Но не из-за названных анекдотов и привычной расплывчатой кагебистской клеветы писалось "письмо Петрова". Нужны были "свидетельства очевидца". И вот они: "На квартире у Гинзбурга я был раз двадцать..." "И видел, как здесь выдавались деньги, сертификаты, обменивались на валюту и наоборот". Что он ничего не видел и не мог видеть - это известно не только Петрову, но и каждому, кто бывал у Гинзбурга. Деньги всегда выдавались только тому, кому они предназначались, без присутствия третьих лиц. Что же касается валюты, то ее у Гинзбургов никогда не было и быть не могло. Кто хоть немного знает сложную советскую систему финансовых взаимоотношений с капиталистическим миром, тому известно, что иностранная валюта в руках советского гражданина, пока он на родине, совершенно бесполезна. Вместе с тем ее хранение равносильно самоубийству, поскольку соответствующая статья Уголовного кодекса предусматривает расстрел.
Во время обыска в декабре 1976 г. Гинзбургу подбросили 1000 немецких марок (ФРГ) и 100 американских долларов. Подбросили грубо, неумело, прямо на глазах жены А. Гинзбурга - Ирины Жолковской. Его самого в это время в квартире не было.
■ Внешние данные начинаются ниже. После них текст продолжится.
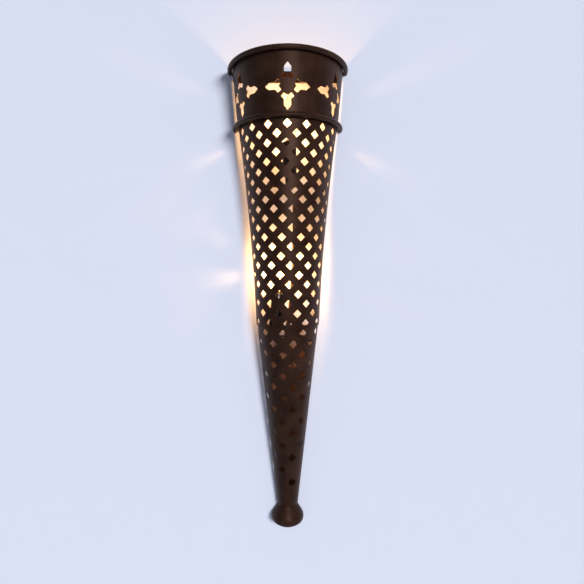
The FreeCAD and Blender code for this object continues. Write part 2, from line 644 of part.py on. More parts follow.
def route(points):
    """A path of straight runs joined by tangent arcs, each nearly as large as its runs allow."""
    edges = []
    last = points[0]
    for before, corner, after in zip(points, points[1:], points[2:]):
        into, out = (before - corner), (after - corner)
        half_turn = (math.pi - into.getAngle(out)) / 2
        reach = 0.45 * min(into.Length, out.Length)
        into.normalize()
        out.normalize()
        start, end = corner + into * reach, corner + out * reach
        radius = reach / math.tan(half_turn)
        middle = corner + (into + out).normalize() * (math.hypot(radius, reach) - radius)
        edges.append(Part.LineSegment(last, start).toShape())
        edges.append(Part.Arc(start, middle, end).toShape())
        last = end
    edges.append(Part.LineSegment(last, points[-1]).toShape())
    return Part.Wire(edges)


def swept(points, width):
    """A bar of a few flat sides, swept along a route."""
    square_on = FreeCAD.Rotation(UP, points[1] - points[0])
    sides = int(size("lamp.tube_sides"))
    ring = []
    for corner in range(sides + 1):
        angle = 2 * math.pi * corner / sides
        ring.append(points[0] + square_on.multVec(V(math.cos(angle), math.sin(angle), 0)) * (width / 2))
    return route(points).makePipeShell([Part.makePolygon(ring)], True, False)


def tube(points, diameter, bore=None):
    """A wire, or a sleeve with a bore, as wide as an expression says."""
    solid = swept(points, size(diameter))
    return solid.cut(swept(points, size(bore))) if bore else solid


def sleeve_route():
    """The sleeve hangs from under the upper socket past the lower one, and drifts left at last."""
    foot = size("lamp.upper_socket_z - lamp.socket_foot - lamp.sleeve_drop")
    fall = foot - size("lamp.lower_socket_z - lamp.socket_foot - lamp.sleeve_tail")
    leans = ((0.0, 0.0), (0.02, 0.28), (0.18, 0.55), (0.42, 0.75), (0.72, 0.9), (1.0, 1.0))
    return [V(size("lamp.sleeve_x - %r * lamp.sleeve_drift" % lean), size("lamp.upper_socket_depth"),
              foot - share * fall) for lean, share in leans]


def make_sleeve():
    """The sleeve that gathers the upper socket's three wires."""
    flat_share = math.cos(math.pi / size("lamp.tube_sides"))
    bore = "(%s + 2 * lamp.sleeve_slack) / %r" % (BUNDLE, flat_share)
    outside = "%s + 2 * lamp.sleeve_wall / %r" % (bore, flat_share)
    part(feature("sleeve_tube", tube(sleeve_route(), outside, bore)), "wire_sleeve")


def connector_tops():
    """Where the two twist-on connectors begin, left and right of the sleeve's end."""
    below = sleeve_route()[-1]
    aside = size("lamp.connector_diameter / 2 + lamp.connector_gap")
    top = V(below.x, size("lamp.connector_depth"), below.z - size("lamp.connector_drop"))
    return {"hot": top - V(aside, 0, 0), "neutral": top + V(aside, 0, 0)}


def make_connectors():
    """Twist-on connectors, wide end down, faceted for the fingers."""
    sides = int(size("lamp.connector_sides"))
    radius, length = size("lamp.connector_diameter / 2"), size("lamp.connector_length")
    caps = []
    for top in connector_tops().values():
        rings = []
        for share, drop in ((size("lamp.connector_taper"), 0), (1.0, length)):
            ring = [top + V(share * radius * math.cos(2 * math.pi * corner / sides),
                            share * radius * math.sin(2 * math.pi * corner / sides), -drop)
                    for corner in range(sides)]
            rings.append(Part.makePolygon(ring + ring[:1]))
        caps.append(Part.makeLoft(rings, True, True))
    part(feature("connector_caps", Part.makeCompound(caps)), "wire_connectors")


def make_ground_screw():
    """The ground screw's head, under the lower shelf's bar. Returns the point that the ground
    wire comes up to."""
    shelf = socket_place("lower").multVec(V(0, 0, -size("lamp.socket_foot")))
    rise = size("lamp.ground_screw_height")
    below = V(size("lamp.ground_screw_x"), shelf.y, shelf.z - size("lamp.shelf_thickness") - rise)
    part(feature("ground_screw_body", drill("lamp.ground_screw_head", rise, below)), "ground_screw")
    return below


def make_wires():
    """Three wires leave the upper socket's nipple, gather in the sleeve and fan out below it.
    Two meet the lower socket's own wires in the connectors, one goes to the ground screw."""
    wire = "lamp.wire_diameter"
    beside = V(0, size("lamp.wire_diameter + lamp.wire_gap"), 0)
    apart = V(0, size("lamp.wire_diameter / 2 + lamp.connector_spread"), 0)
    lead = V(0, 0, size("lamp.connector_lead"))
    end = V(0, 0, -size("%s + lamp.nipple_end" % BELOW_SOCKET))
    joints, screw, sleeve = connector_tops(), make_ground_screw(), sleeve_route()
    below = sleeve[-1]
    tails = {name: [joints[name] - apart + lead, joints[name] - apart] for name in joints}
    tails["ground"] = [below + V(3, 0, -18), V(screw.x, screw.y, below.z - 16), screw]
    nipple_end = socket_place("upper").multVec(end)
    for order, name in zip((1, 0, -1), ("hot", "neutral", "ground")):
        points = [nipple_end + V(0, 0, 12), nipple_end - V(0, 0, 1), sleeve[0] + V(0, 0, 8)]
        points += sleeve[1:] + [below - V(1, 0, 6)]
        strand = [point + beside * order for point in points] + tails[name]
        label = "ground_wire" if name == "ground" else "upper_%s_wire" % name
        part(feature(label + "_strand", tube(strand, wire)), label)

    lower = socket_place("lower")
    for side, name in ((1, "hot"), (-1, "neutral")):
        points = [lower.multVec(end + beside * side + V(0, 0, rise)) for rise in (12, -3)]
        points += [joints[name] + apart + lead, joints[name] + apart]
        part(feature("lower_%s_strand" % name, tube(points, wire)), "lower_%s_wire" % name)


# ---- the whole lamp ----------------------------------------------------------------------

make_sheets()
make_rod("top_rim_rod", "lamp.rim_height", "lamp.rim_radius")
make_rod("collar_rod", "lamp.seam_height", "lamp.seam_radius")
make_strap()
make_rivets()
make_foot_plate()
make_finial()
for where in ("upper", "lower"):
    make_socket(where)
    make_shelf(where)
    make_bulb(where)
make_sleeve()
make_wires()
make_connectors()
DOC.recompute()

for thing in DOC.Objects:
    if "Invalid" in thing.State or "Error" in thing.State:
        raise RuntimeError("failed: %s %s" % (thing.Name, thing.State))
os.makedirs("parts", exist_ok=True)
for thing in PARTS:
    shape = thing.Shape
    if shape.isNull() or not shape.isValid() or not shape.Solids:
        raise RuntimeError("bad shape: %s" % thing.Label)
    shape.exportStep(os.path.join("parts", thing.Label + ".step"))
    print("%-24s %2d solids %10.1f mm3" % (thing.Label, len(shape.Solids), shape.Volume))
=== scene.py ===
"""The looks of a torch sconce: a half-round shade of punched dark bronze sheet that hangs on a
wall, lit from inside by two clear candle bulbs. Metres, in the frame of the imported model."""
import json
import math

import bpy
from mathutils import Matrix, Vector

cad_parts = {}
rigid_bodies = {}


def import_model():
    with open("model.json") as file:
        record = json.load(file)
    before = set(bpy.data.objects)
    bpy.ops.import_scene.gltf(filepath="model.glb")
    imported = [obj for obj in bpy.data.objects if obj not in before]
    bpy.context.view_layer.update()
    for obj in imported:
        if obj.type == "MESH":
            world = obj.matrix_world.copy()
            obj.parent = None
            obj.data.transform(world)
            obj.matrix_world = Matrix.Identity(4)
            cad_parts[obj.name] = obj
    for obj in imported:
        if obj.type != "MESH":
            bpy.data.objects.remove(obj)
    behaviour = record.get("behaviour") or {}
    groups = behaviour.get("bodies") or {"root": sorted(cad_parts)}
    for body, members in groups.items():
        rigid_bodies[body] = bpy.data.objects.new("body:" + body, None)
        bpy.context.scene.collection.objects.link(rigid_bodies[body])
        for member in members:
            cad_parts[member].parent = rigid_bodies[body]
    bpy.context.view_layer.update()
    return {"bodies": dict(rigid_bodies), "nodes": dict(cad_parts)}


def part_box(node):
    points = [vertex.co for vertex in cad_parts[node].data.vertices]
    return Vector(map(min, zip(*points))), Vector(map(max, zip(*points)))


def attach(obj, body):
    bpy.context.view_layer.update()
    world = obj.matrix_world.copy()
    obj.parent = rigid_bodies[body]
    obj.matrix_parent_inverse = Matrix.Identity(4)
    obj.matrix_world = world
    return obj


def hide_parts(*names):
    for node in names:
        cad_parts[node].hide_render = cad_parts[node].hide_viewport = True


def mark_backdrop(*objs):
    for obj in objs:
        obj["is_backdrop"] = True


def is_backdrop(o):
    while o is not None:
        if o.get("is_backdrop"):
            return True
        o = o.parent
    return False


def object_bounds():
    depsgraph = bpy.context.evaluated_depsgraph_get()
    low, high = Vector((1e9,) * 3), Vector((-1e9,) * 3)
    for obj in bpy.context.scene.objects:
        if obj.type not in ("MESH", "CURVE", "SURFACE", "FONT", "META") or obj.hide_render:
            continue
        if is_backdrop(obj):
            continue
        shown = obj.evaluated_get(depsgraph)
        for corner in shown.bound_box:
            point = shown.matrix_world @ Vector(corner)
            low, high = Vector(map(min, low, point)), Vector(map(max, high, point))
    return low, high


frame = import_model()
nodes = frame["nodes"]
MM = 0.001


# ---- camera ------------------------------------------------------------------------------
# The photograph is taken straight on from less than a metre away: the top rim, above the
# lens, is seen from below and the ball at the foot from above.
PHOTO = 584
PIXEL = 1.68 * MM
SQUARE_ON = (288.56, 254.96)
STRAP_PIXEL = (287.7, 77.6)
DISTANCE = 435 * PIXEL
SENSOR = 36.0
camera = bpy.data.objects.new("camera", bpy.data.cameras.new("camera"))
camera.data.sensor_width = SENSOR
camera.data.lens = SENSOR * DISTANCE / (PHOTO * PIXEL)
camera.data.shift_x = (PHOTO / 2 - SQUARE_ON[0]) / PHOTO
camera.data.shift_y = (SQUARE_ON[1] - PHOTO / 2) / PHOTO
camera.location = ((SQUARE_ON[0] - STRAP_PIXEL[0]) * PIXEL, -DISTANCE,
                   (STRAP_PIXEL[1] - SQUARE_ON[1]) * PIXEL)
camera.rotation_euler = (math.pi / 2, 0, 0)
bpy.context.scene.collection.objects.link(camera)
bpy.context.scene.camera = camera
bpy.context.scene.view_settings.view_transform = "Standard"


# ---- wall, floor and studio light ---------------------------------------------------------
# The wall is pale blue-white plaster and the floor pale grey paint. The wall lets through what
# comes from behind it and what starts within a hair of it, so that the lamp's back is lit and
# can be seen from behind.
def shader_material(name, **values):
    """A material and its Principled shader, with sockets set as Socket_Name=value."""
    material = bpy.data.materials.new(name)
    material.use_nodes = True
    shader = material.node_tree.nodes["Principled BSDF"]
    for socket, value in values.items():
        shader.inputs[socket.replace("_", " ")].default_value = value
    return material, shader


def join_nodes(tree, kind, links=(), **settings):
    """A new node with its settings made and its inputs linked, given as {input: output}."""
    node = tree.nodes.new(kind)
    for setting, value in settings.items():
        setattr(node, setting, value)
    for socket, source in dict(links).items():
        tree.links.new(source, node.inputs[socket])
    return node


def math_node(tree, operation, first, second):
    """A Math node on two outputs or numbers."""
    node = tree.nodes.new("ShaderNodeMath")
    node.operation = operation
    for socket, value in zip(node.inputs, (first, second)):
        if isinstance(value, (int, float)):
            socket.default_value = value
        else:
            tree.links.new(value, socket)
    return node.outputs[0]


WALL_COLOUR = (0.700, 0.738, 0.880, 1)
WALL_FACE, WALL_MIDDLE = 0.6 * MM, -0.2
HAIR = 1.5 * MM
wall_paint, wall_shader = shader_material("wall_paint", Base_Color=WALL_COLOUR, Roughness=0.9)
wall_shader.inputs["Specular IOR Level"].default_value = 0.0
tree = wall_paint.node_tree
geometry = join_nodes(tree, "ShaderNodeNewGeometry")
path = join_nodes(tree, "ShaderNodeLightPath")
within_a_hair = math_node(tree, "LESS_THAN", path.outputs["Ray Length"], HAIR)
bounced = math_node(tree, "SUBTRACT", 1.0, path.outputs["Is Camera Ray"])
unseen = math_node(tree, "MULTIPLY", within_a_hair, bounced)
clear = math_node(tree, "MAXIMUM", geometry.outputs["Backfacing"], unseen)
see_through = join_nodes(tree, "ShaderNodeBsdfTransparent")


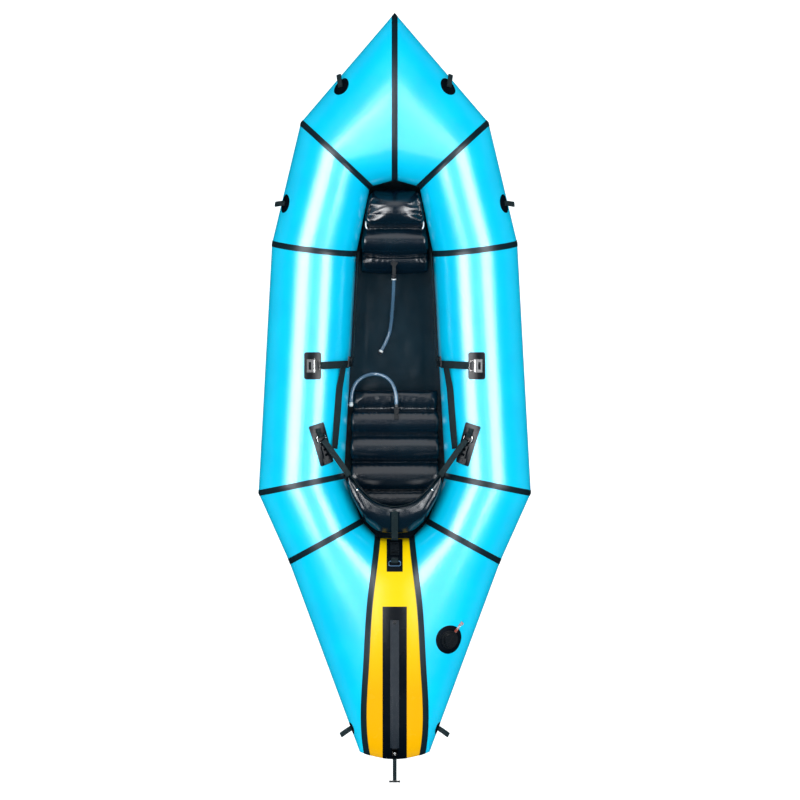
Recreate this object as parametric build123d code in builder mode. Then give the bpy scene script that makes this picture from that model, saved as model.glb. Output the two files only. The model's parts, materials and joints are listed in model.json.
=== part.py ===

Когда он пришел и Ирина рассказала ему об этом, он только засмеялся: "Пусть докажут, что это наша валюта". Посмеялись и мы, его друзья, когда нам рассказали об этом. Но смеяться, оказывается, не стоило. Никто из нас тогда не знал того, что теперь известно достоверно: письмо "Лжецы и фарисеи" в то время уже было написано и лежало в КГБ, ожидая своего часа. А в этом письме было свидетельство: валютные операции А. Гинзбург производил. Значит, надо было при обыске "найти" иностранную валюту, и ее "нашли". Теперь оставалось выпустить свидетеля - "добровольно раскаявшегося инакомыслящего", который "видел" самый факт обмена инвалюты на советские деньги и мог рассказать об этом широкой публике. И вот он свидетель, "честнейший" Петров - "добровольно" через газету разоблачает "валютчика".
Грубо, лживо, шито белыми нитками? Да!! Но судить-то будут специально отобранные партийные судьи за закрытыми дверями в зале, заполненном своей, проверенной публикой. Здесь все пройдет не только с белыми нитками, но и с оранжевыми веревками. Здесь важна не истина, а материал, который, пусть будет и чистейшей клеветой, лишь бы представлял подсудимых неинформированной публике в самом неприглядном свете.
И А. Петров выполняет заказ. Нужно совсем не иметь совести, чтобы приписать Гинзбургу пьянство и разврат. Но А. Петров делает и это. Он даже оснащает свое сообщение об этом такой подробностью, как "выпадение из окна и перелом руки". О "выпадении" и "переломе" А. Петров, возможно, и слышал от матери А. Гинзбурга, но он плохо слышал и не понял, что это было в столь раннем детстве, что никак не могло быть сопряжено с пьяной оргией.
Прочитав письмо, невольно вспоминаешь Шекспира: "Гнусному и доброта, и мудрость, кажутся гнусными; грязи только грязь по вкусу".
Мы еще долго говорили с женой о письме А. Петрова и вопросах, выяснившихся на пресс-конференции. Жена продолжала настаивать на том, чтобы люди, знающие А. Гинзбурга и его семью, выступили с разоблачением клеветы. Она надеялась, что быстрая реакция на клеветническое письмо может послужить хоть незначительным препятствием на пути к аресту. Я согласился с этим, но из-за позднего времени, нездоровья и сильного утомления пришлось отложить составление письма на завтра. Когда я проснулся утром 3-го, у жены был готов проект. Мы его обговорили, подправили и отдали на машинку.
В 8 часов вечера наше письмо было вручено иностранным корреспондентам. Мы были уверены, что это действие предварит арест. Через два часа выяснилось, что мы заблуждались. Зашли ближайшие наши друзья - люди огромного мужества и человечности - Татьяна Великанова и Александр Лавут. Они уже знали об аресте А. Гинзбурга и сообщили нам, что его взяли в 8 часов вечера 3-го февраля 1977 г., т. е. как раз в то время, когда мы вручали письмо корреспондентам. Ясно стало, что мы опоздали. Надо было предпринимать иные меры. О них и пошел разговор. Начинались обычные "диссидентские" заботы, возникающие каждый раз, когда жестокая рука произвола вырывает кого-нибудь из наших рядов.